Start of Given data

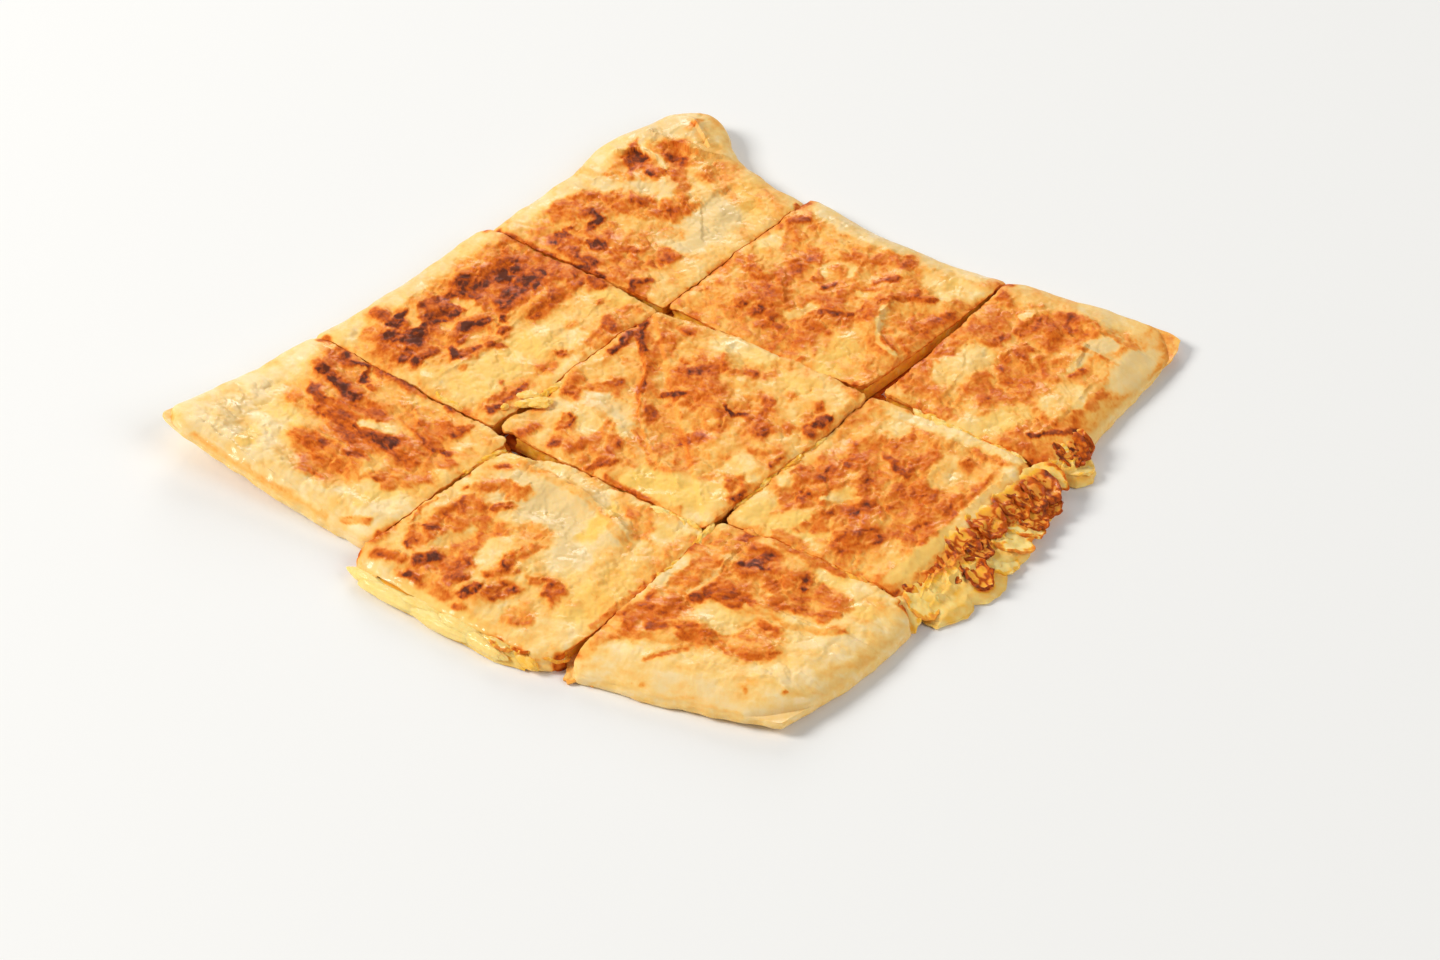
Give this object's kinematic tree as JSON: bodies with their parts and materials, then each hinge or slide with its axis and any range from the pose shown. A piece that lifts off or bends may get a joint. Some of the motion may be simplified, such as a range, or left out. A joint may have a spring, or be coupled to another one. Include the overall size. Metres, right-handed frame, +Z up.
{
  "type": "murtabak",
  "caption": "Square pan-fried flatbread folded round an egg filling and cut into a grid of slices that lie together, with browned dough and a crisp egg frill.",
  "frame": {"origin": "on the ground under the middle of the bread's bounding box", "axes": "+X runs right along the front edge, +Y towards the back edge, +Z up through the fried top"},
  "size_m": [0.2226, 0.2238, 0.0143],
  "materials": {
    "fried_dough": "oily fried dough, cream to golden with red-brown patches",
    "egg_filling": "soft set egg, pale yellow, brown and crisp where it ran out"
  },
  "bodies": {
    "root": {"back_left_dough": "fried_dough", "back_left_filling": "egg_filling", "back_middle_dough": "fried_dough", "back_middle_filling": "egg_filling", "back_right_dough": "fried_dough", "back_right_filling": "egg_filling", "middle_left_dough": "fried_dough", "middle_left_filling": "egg_filling", "middle_right_dough": "fried_dough", "middle_right_filling": "egg_filling", "front_left_dough": "fried_dough", "front_left_filling": "egg_filling", "front_middle_dough": "fried_dough", "front_middle_filling": "egg_filling", "front_right_dough": "fried_dough", "front_right_filling": "egg_filling", "centre_bottom_dough": "fried_dough", "centre_filling": "egg_filling", "centre_top_dough": "fried_dough", "egg_scrap": "egg_filling"}
  },
  "joints": []
}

End of Given data

## What the task requires:
Sift the material for lines with the string "that". Copy each one found.

## Complete output:
Give this object's kinematic tree as JSON: bodies with their parts and materials, then each hinge or slide with its axis and any range from the pose shown. A piece that lifts off or bends may get a joint. Some of the motion may be simplified, such as a range, or left out. A joint may have a spring, or be coupled to another one. Include the overall size. Metres, right-handed frame, +Z up.
  "caption": "Square pan-fried flatbread folded round an egg filling and cut into a grid of slices that lie together, with browned dough and a crisp egg frill.",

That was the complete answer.